People who traffic in symbolic manipulation—and that’s most of us, these digital days—are typically inclined to overrate the importance of symbolic manipulation. It’s always tempting to think that to exercise control over symbols—like the Confederate battle flag, which, for the record, I have long despised—is to strike a blow for justice. Again, social media play a key role here: Jerry Gaus once wrote an article “On the Difficult Virtue of Minding One’s Own Business”, but given the hyperpublic character of the web services most of us rely on, and the difficulty of getting any of them to reliably provide intimacy gradients, everyone’s business now seems to be everyone else’s business. In such a environment, ABP—Always Be Policing—is the watchword. Survey and critique others, lest you make yourself subject to surveillance and critique. And use the proper Hashtags of Solidarity, or you might end up like that guy who was the first to stop applauding Stalin’s speech.

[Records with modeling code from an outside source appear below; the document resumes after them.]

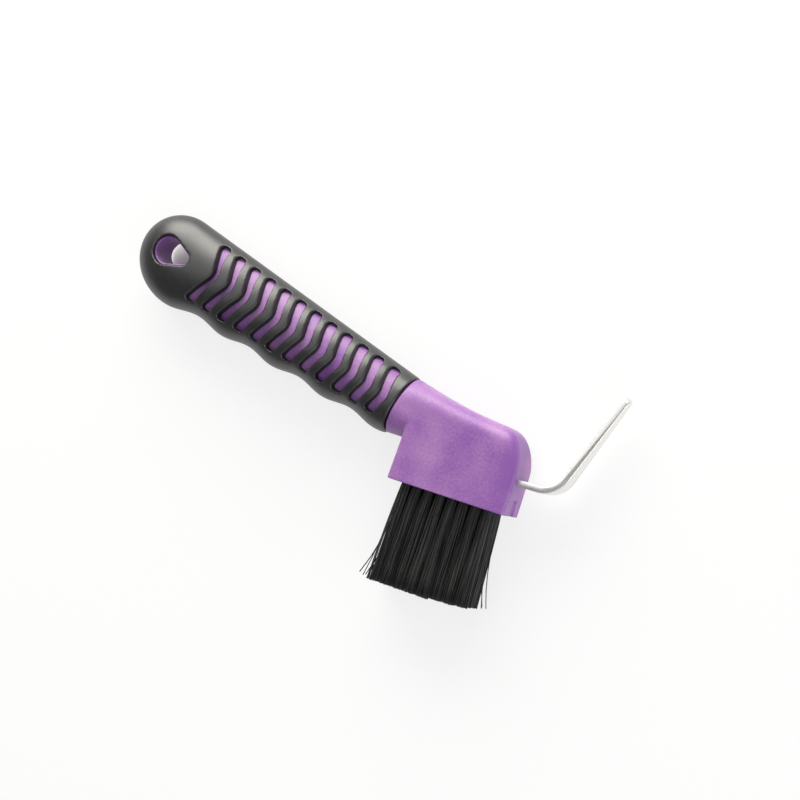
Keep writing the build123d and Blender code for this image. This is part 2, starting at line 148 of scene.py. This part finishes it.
def map_range(tree, source, low, high, start=0.0, end=1.0):
    """Turn values from start to end into values from low to high."""
    spread = tree.nodes.new("ShaderNodeMapRange")
    spread.inputs["From Min"].default_value = start
    spread.inputs["From Max"].default_value = end
    spread.inputs["To Min"].default_value = low
    spread.inputs["To Max"].default_value = high
    tree.links.new(source, spread.inputs["Value"])
    return spread.outputs["Result"]


def combine(tree, operation, first, second):
    node = tree.nodes.new("ShaderNodeMath")
    node.operation = operation
    tree.links.new(first, node.inputs[0])
    tree.links.new(second, node.inputs[1])
    return node.outputs["Value"]


def add_bump(tree, shader, height, strength, distance):
    bump = tree.nodes.new("ShaderNodeBump")
    bump.inputs["Strength"].default_value = strength
    bump.inputs["Distance"].default_value = distance
    tree.links.new(height, bump.inputs["Height"])
    tree.links.new(bump.outputs["Normal"], shader.inputs["Normal"])


# ---------------------------------------------------------------- floor
FLOOR_SIZE = 20.0
FLOOR_DROP = 0.2 * MM  # it lies this far below the pick, so that no two faces share a plane
FLOOR_COLOUR = 0.94, 0.94, 0.94
FLOOR_GLOW = 0.78  # share of plain white that the camera and reflections see in the floor
HOLE_PLACE = Vector((-127.8, 38.3, 0)) * MM  # on the floor, below the hang hole, the middle of a painted shade spot
HOLE_PAINTED_SHADE = 5.5 * MM, 7.0 * MM  # painted shade: the floor's glow is taken out below the hang hole and sets in between these distances from there


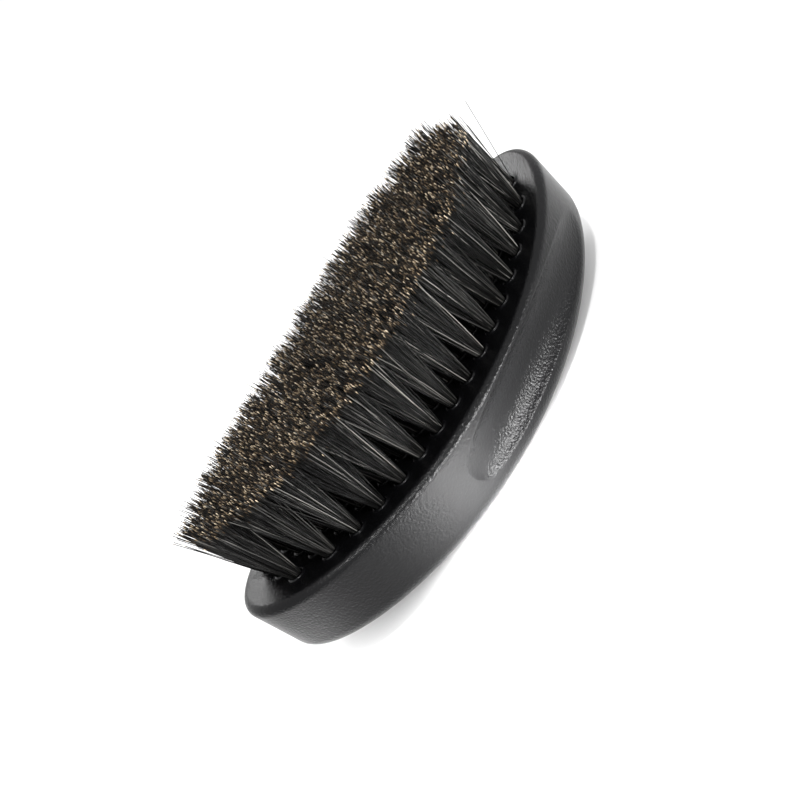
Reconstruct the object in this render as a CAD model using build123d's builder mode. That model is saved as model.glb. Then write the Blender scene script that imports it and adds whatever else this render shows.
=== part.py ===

Minding your own business, on this commonly-held account of things, is a vice, not a virtue, and those who handle disagreement peaceably are ipso facto deficient in their commitment to justice. To restore a belief to the positive value of disagreement, here, would be a challenging task indeed. When Bernard Williams writes of disagreement as “an important and constitutive feature of our relations to others,” he is speaking a moral language that’s incomprehensible to those for whom free speech is so last century and for whom history is always a story of moral progress.

How might such people come to see, with Williams, the virtue of moral and epistemic humility? How might they be brought to see that it can be a positive good to belong to a society in which people with deep disagreements, even about sexuality and personal self-determination, can live in peace with one another and, just possibly, converse? I have absolutely no idea.